Hiking the Calanques underneath the Massif of Mt. Puget (564 m.) between Marseille and Cassis isn’t a lot of altitude and it’s not a huge distance. The scale of the rocks is big enough but the problems are the sun (and maybe the wind) and the loose limestone. The closeness of the sea, giving the impression that should one slip, the result would be an inevitable slide through seriously sharp scree and over a vertical cliff in to the dark turquoise Mediterranean. The cliffs being but 400m. is scant consolidation... it’s possible to drown in a puddle just a few inches deep etc. Cap Canaille is 394 m. (the orange cliff in the distance) and the Col de La Candelle that I was hiking is 433 m.
But this precarious but very solid terrain between cliff and sea is home to a wide variety of plants and trees, many apparently thriving on solid rock in blatant botanical improbability. The paths lead from view to view with, as coast paths do, the implicit understanding that the sea remains on the same hand. The daring heights and improbable passes thrill as much as the variation in vegetation with altitude.
The climbs, looking innocuous but actually many tens of metres of altitude and leading to a different botanical zone, beguile with their apparent simplicity only to ensnare with multiple successive pitches requiring true three point scrambling.
Looking back in a “did I do that?” manner was yet again thrilling. The South Downs path was never like this and the scrambles in the Avon Gorge in Bristol that I learnt scrambling on as a child are now fenced off and labelled dangerous. Full four times those scrambles counts in the Calanques a mere dashing of the line on the map. Something to be expected along the route of a grande randonnée. Not that I’d enjoy it more heavily laden than with a day pack.
Calanques are very Marseille: not glacial valleys that became flooded like the fjords but tortured and uplifted rock that was once sea bed.
And the final convenience of the Calanques is the bus ride home and dinner in a restaurant with a fine jazz saxophonist and xylophonist busking nearby...
A walk to Osterley today via the Piccadilly Line with my friend Duncan. We first met for hiking weekends in The Lake District when he lived in Penrith and worked for Border TV and I for LWT, then known as London Weekend Television.
A bit of the Grand Union canal near the M4 motorway and Osterley House (National Trust property so open to the public).
All close to Heathrow airport and within sight of the arches of Wembley stadium but surprisingly rural.

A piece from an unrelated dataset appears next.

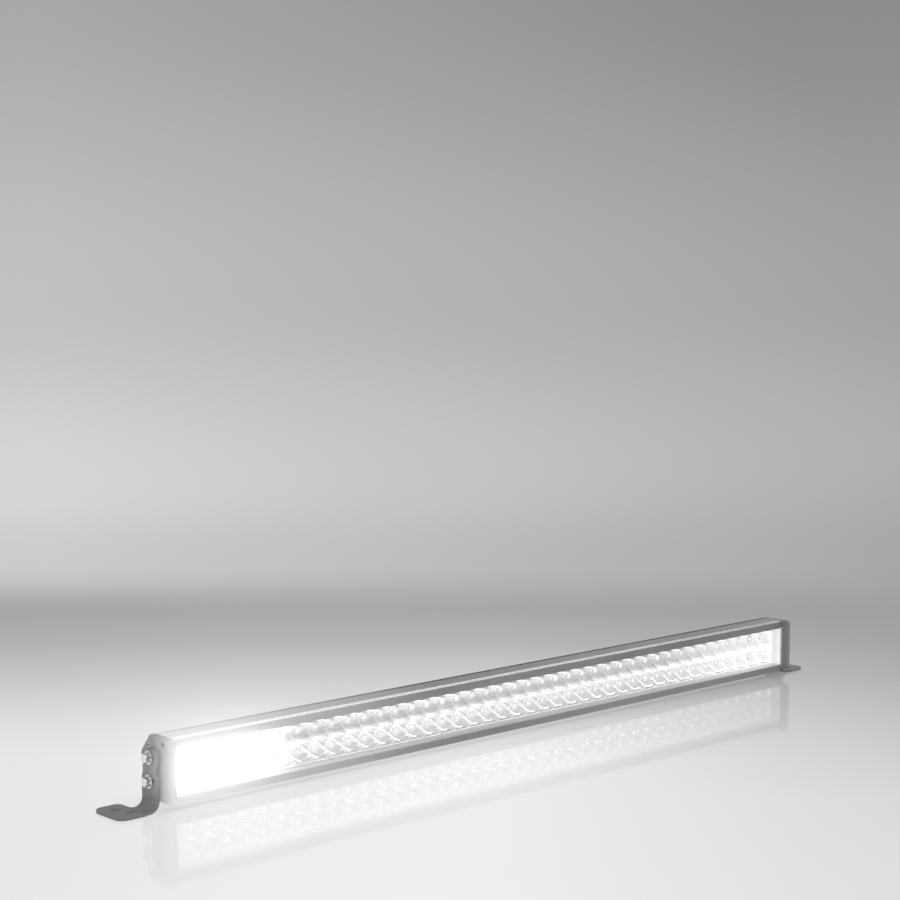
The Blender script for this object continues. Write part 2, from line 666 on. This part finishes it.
def led_package(bm, x, z):
    """Bevelled ceramic square, phosphor square on its face, and a clear dome, all facing -Y."""
    add_block(bm, x, z, LED_SIZE, led_face, board_front, LED_BEVEL, CERAMIC)
    add_block(bm, x, z, PHOSPHOR_SIZE, led_face - PHOSPHOR_PROUD, led_face + PHOSPHOR_SUNK,
              PHOSPHOR_BEVEL, PHOSPHOR)
    add_dome(bm, x, z)


def led_group(side, materials):
    """The two rows of LEDs on one board."""
    node = side + "_leds"
    low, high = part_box(node)
    middle = (low.x + high.x) / 2
    count = 2 * COLUMNS

    def build(bm):
        for column in range(count):
            for row in (-0.5, 0.5):
                led_package(bm, middle + (column - (count - 1) / 2) * cell_pitch, seam_z + row * cell_pitch)

    mesh_piece(node + "_detail", build, "lamp", materials, node)


# ---- stage, lights and camera ----

def stage_mesh(name, corners, faces, material):
    mesh = bpy.data.meshes.new(name)
    mesh.from_pydata([tuple(c) for c in corners], [], faces)
    mesh.materials.append(material)
    mesh.shade_smooth()
    made = bpy.data.objects.new(name, mesh)
    bpy.context.scene.collection.objects.link(made)


def build_floor():
    """Square floor that reaches past the wall and the camera."""
    corners = [(x * FLOOR_REACH, y * FLOOR_REACH, FLOOR_Z) for x, y in ((-1, -1), (1, -1), (1, 1), (-1, 1))]
    stage_mesh("floor", corners, [(0, 1, 2, 3)], stage_floor("stage_floor"))


def build_wall():
    """Upright wall square to the view, with a round at its foot."""
    foot = CAMERA_PLACE + VIEW_FLAT * WALL_DISTANCE
    foot.z = FLOOR_Z + 0.5 * MM
    angles = [math.pi / 2 * i / COVE_STEPS for i in range(COVE_STEPS + 1)]
    line = [(COVE * (math.sin(a) - 1), COVE * (1 - math.cos(a))) for a in angles] + [(0.0, WALL_TOP)]
    corners = [foot + VIEW_FLAT * back + VIEW_RIGHT * side + Vector((0, 0, up))
               for back, up in line for side in (-WALL_HALF, WALL_HALF)]
    faces = [(2 * i, 2 * i + 1, 2 * i + 3, 2 * i + 2) for i in range(len(line) - 1)]
    stage_mesh("wall", corners, faces, stage_wall("stage_wall"))


def area_light(name, place, target, size, power, diffuse=True, glossy=True):
    """Rectangular softbox that faces its target and stays out of the camera's sight."""
    data = bpy.data.lights.new(name, "AREA")
    data.shape = "RECTANGLE"
    data.size, data.size_y = size
    data.energy = power
    lamp = bpy.data.objects.new(name, data)
    lamp.location = place
    lamp.rotation_euler = (Vector(target) - Vector(place)).to_track_quat("-Z", "Y").to_euler()
    lamp.visible_camera = False
    lamp.visible_diffuse = diffuse
    lamp.visible_glossy = glossy
    bpy.context.scene.collection.objects.link(lamp)


def build_lights():
    """Soft light from above and from the left, a long softbox for the shine along the upper front
    edge, a small one over the bar, and a grey room."""
    area_light("key", (-0.3, -1.1, 2.6), (0, 0, 0), (2.4, 1.4), 26, glossy=False)
    area_light("fill", (-2.6, -0.4, 1.4), (0, 0, 0), (1.6, 1.2), 10)
    area_light("edge", (1.15, -0.33, 1.1), (1.15, -0.03, 0.08), (2.2, 0.4), 40, diffuse=False)
    area_light("top", (0.6, 0.15, 0.9), (0.5, 0, 0.08), (0.6, 0.4), 2)
    world = bpy.data.worlds.new("studio")
    bpy.context.scene.world = world
    world.use_nodes = True
    background = world.node_tree.nodes["Background"]
    background.inputs["Color"].default_value = (*grey(WORLD_TONE), 1)
    background.inputs["Strength"].default_value = WORLD_STRENGTH


def build_camera():
    data = bpy.data.cameras.new("camera")
    data.lens = CAMERA_LENS
    data.clip_start, data.clip_end = 0.01, 60
    camera = bpy.data.objects.new("camera", data)
    camera.location = CAMERA_PLACE
    camera.rotation_euler = (math.pi / 2 - CAMERA_PITCH, 0, -CAMERA_YAW)
    bpy.context.scene.collection.objects.link(camera)
    bpy.context.scene.camera = camera


# ---- the whole object ----

def dress_lamp_body():
    """Housing, lens, caps, brackets and their hardware, which keep their CAD shapes."""
    dress(coated_metal("housing_coat", 0.2, 0.38, drawn=True, spill=0.22, haze=0.48), "housing")
    dress(coated_metal("cap_coat", 0.2, 0.45, grain=0.5, edge=1.0 * MM, spill=0.3, in_front=2 * MM,
                       haze=0.4, part="cap"), "left_end_cap", "right_end_cap")
    dress(coated_metal("bracket_coat", 0.14, 0.4, grain=0.4, edge_tone=0.4, haze=0.3, part="leg"),
          "left_bracket", "right_bracket")
    dress(clear_lens("clear_lens"), "lens")
    dress(moulded("seal_silicone", grey(0.3), 0.55, spill=0.4),
          "upper_lens_seal", "lower_lens_seal", "left_cap_gasket", "right_cap_gasket")
    dress(bare_metal("bolt_steel", 0.85, 0.22, turned=True), "pivot_bolts", "lock_bolts")
    dress(bare_metal("washer_steel", 0.8, 0.26), "flat_washers", "spring_washers")
    dress(bare_metal("cap_screw_steel", 0.5, 0.35), "cap_screws", "board_screws")


def dress_electrics():
    """Boards, driver, leads, cable and plug, which keep their CAD shapes."""
    boards = [side + "_led_board" for side in BOARDS]
    pads = [side + "_thermal_pad" for side in BOARDS]
    dress(moulded("board_mask", grey(0.85), 0.35, 0.08, lit=0.3), *boards)
    dress(moulded("pad_silicone", (0.55, 0.56, 0.6), 0.7), *pads)
    dress(moulded("driver_mask", (0.03, 0.2, 0.08), 0.35, 0.1), "driver_board")
    dress(moulded("winding", (0.12, 0.11, 0.1), 0.6), "driver_inductors")
    dress(bare_metal("capacitor_can", 0.6, 0.3), "driver_capacitors")
    dress(moulded("transistor_case", grey(0.06), 0.55), "driver_transistors")
    dress(moulded("lead_sheath", (0.5, 0.05, 0.04), 0.5), "led_leads", "supply_leads")
    dress(moulded("gland_nylon", grey(0.06), 0.5, 0.35, 900), "cable_gland", "gland_nut", "vent_plug")
    dress(moulded("silicone", grey(0.05), 0.6), "gland_seal", "vent_o_ring")
    dress(moulded("cable_sheath", grey(0.045), 0.45, 0.25, 700), "power_cable")
    dress(moulded("connector_nylon", grey(0.07), 0.45, 0.3, 1100), "connector_body")
    dress(bare_metal("contact_brass", 0.75, 0.3, (1.0, 0.8, 0.45)), "connector_pins")
    dress(moulded("connector_silicone", (0.7, 0.2, 0.05), 0.6), "connector_seal")


def build_light():
    """Reflector cups and LEDs, which stand in for their CAD nodes."""
    plating = cup_plating("reflector_plating")
    for node in REFLECTORS:
        reflector_cups(node, plating)
    led_parts = [moulded("led_ceramic", grey(0.8), 0.4, 0.05, lit=0.4),
                 led_glow("led_phosphor", (1.0, 0.97, 0.9)),
                 led_glow("led_dome", (1.0, 1.0, 1.0))]
    for side in BOARDS:
        led_group(side, led_parts)


def picture_finish():
    """Plain display of the greys, and the soft glow of a lit lamp in a lens."""
    scene = bpy.context.scene
    scene.view_settings.view_transform = "Standard"
    scene.view_settings.look = "None"
    scene.use_nodes = True
    tree = scene.node_tree
    tree.nodes.clear()
    layers = tree.nodes.new("CompositorNodeRLayers")
    glare = tree.nodes.new("CompositorNodeGlare")
    glare.glare_type = "BLOOM"
    glare.quality = "HIGH"
    for key, value in (("Threshold", 1.1), ("Smoothness", 0.1), ("Strength", 0.85), ("Size", 0.55)):
        glare.inputs[key].default_value = value
    out = tree.nodes.new("CompositorNodeComposite")
    tree.links.new(layers.outputs["Image"], glare.inputs["Image"])
    tree.links.new(glare.outputs["Image"], out.inputs["Image"])


dress_lamp_body()
dress_electrics()
build_light()
build_floor()
build_wall()
build_lights()
build_camera()
picture_finish()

And good value for a £1.50 tube fare and less than 20 minutes each way from home!
I’ve been up in the mountains these past few days and reached the summit of Mt. Thabor (3178 m.) in the High Alps of Provence, not far from Briancon and the road to the Col du Galibier. This was the biggest hike I’ve attempted since the 1990s when Arlen and I backpacked and hiked up Square Top mountain (13,794 ft. / 4204 m.) above the Green River in the Wind River mountains in Wyoming.
I took four nights out: one night in a CAF hut up and a night on the way down, plus staying in the Refuge Mont Thabor hut at 2520 m. to be sure to get to the summit of Mt. Thabor early enough in the day before the clouds gather around the high peaks.

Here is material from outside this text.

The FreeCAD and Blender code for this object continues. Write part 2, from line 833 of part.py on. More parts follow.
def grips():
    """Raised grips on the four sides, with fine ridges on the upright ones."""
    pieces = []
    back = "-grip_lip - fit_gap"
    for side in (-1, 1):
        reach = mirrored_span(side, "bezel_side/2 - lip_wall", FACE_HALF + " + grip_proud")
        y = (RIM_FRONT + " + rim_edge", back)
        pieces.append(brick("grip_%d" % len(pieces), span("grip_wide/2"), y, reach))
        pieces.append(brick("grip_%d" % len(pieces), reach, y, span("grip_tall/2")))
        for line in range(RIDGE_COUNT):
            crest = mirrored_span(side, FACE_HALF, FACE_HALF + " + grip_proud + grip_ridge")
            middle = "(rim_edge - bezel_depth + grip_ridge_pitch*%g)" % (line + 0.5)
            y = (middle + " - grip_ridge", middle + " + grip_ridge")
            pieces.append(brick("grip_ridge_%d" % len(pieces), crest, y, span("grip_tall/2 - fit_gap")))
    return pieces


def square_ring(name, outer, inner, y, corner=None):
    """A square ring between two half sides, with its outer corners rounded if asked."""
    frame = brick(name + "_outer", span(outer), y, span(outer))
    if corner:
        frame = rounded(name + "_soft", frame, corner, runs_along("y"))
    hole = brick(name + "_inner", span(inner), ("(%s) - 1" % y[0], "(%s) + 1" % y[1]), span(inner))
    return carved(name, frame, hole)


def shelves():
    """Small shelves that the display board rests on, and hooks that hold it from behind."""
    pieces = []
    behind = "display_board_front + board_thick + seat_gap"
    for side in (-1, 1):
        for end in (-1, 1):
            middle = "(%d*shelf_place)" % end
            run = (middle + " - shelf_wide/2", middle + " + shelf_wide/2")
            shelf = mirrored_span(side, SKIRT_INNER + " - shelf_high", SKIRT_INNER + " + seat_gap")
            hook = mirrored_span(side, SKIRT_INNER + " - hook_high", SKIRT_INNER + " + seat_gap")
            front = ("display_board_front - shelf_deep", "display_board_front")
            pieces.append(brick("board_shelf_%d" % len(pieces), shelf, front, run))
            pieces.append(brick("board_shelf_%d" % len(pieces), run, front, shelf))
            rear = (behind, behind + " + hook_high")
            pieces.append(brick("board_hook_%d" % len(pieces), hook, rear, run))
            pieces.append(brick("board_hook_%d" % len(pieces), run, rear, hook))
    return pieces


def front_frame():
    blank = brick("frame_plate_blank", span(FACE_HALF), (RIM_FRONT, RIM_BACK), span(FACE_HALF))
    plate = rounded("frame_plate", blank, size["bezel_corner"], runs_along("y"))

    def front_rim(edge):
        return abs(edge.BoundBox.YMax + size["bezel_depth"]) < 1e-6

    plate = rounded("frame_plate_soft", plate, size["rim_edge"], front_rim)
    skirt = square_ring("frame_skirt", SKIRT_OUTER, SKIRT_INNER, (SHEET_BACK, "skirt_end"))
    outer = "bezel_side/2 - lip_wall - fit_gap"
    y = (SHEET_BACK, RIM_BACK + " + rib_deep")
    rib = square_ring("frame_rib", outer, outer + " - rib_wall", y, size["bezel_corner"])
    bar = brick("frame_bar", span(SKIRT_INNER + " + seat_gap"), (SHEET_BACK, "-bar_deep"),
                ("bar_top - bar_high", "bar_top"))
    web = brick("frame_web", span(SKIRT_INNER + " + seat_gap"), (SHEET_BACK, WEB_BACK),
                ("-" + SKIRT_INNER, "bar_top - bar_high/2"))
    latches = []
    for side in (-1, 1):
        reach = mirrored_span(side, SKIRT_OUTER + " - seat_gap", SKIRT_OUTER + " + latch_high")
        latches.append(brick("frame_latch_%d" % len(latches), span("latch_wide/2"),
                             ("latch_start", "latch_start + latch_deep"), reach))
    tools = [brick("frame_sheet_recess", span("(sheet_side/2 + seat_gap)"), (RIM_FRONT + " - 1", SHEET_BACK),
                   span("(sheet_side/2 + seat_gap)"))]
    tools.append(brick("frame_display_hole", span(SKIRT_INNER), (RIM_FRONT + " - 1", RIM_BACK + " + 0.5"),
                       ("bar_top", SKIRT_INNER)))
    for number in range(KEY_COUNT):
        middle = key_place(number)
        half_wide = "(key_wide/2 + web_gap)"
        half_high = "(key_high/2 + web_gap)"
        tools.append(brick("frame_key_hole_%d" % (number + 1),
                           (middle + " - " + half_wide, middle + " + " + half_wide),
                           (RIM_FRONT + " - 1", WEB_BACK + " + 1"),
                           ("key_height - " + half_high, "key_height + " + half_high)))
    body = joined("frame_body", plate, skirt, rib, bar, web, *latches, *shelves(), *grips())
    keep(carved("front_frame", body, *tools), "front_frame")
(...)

Fine granite underneath crumbling limestone. The arrows show the summit of Mt. Thabor and the views are of the Écrins: the Meije (3,984 m.) and the Barre des Écrins (4,102 m.), which need ropes and ice equipment so I won't be up those any time soon.
This area has changed nationality several times between Savoy (Savoie), Italy and now France. The varied culture in the CAF (Club Alpin Français) huts and a number of antique frontier boundary posts reflect the many changes.
Postcard from a walk last weekend with GOC to celebrate the club's fortieth birthday. Whilst I have been a member for, I think 35 years, I have not been a regular participant in recent years. This was not an energetic walk and there were a number of stops for various cakes contributed by us all, mine was a small Dundee cake. You'll see that the weather was kind at least during the walk. A number of similar walks have been organised by the different groups within GOC celebrating the birthday.
I'm not a founder member of GOC and no I wasn't the longest standing member there today. Several people were from the original East Kent group which was organising walks even before the founding meeting of GOC at 1974 Gay Pride in London. We shared several moments of recollection of another world!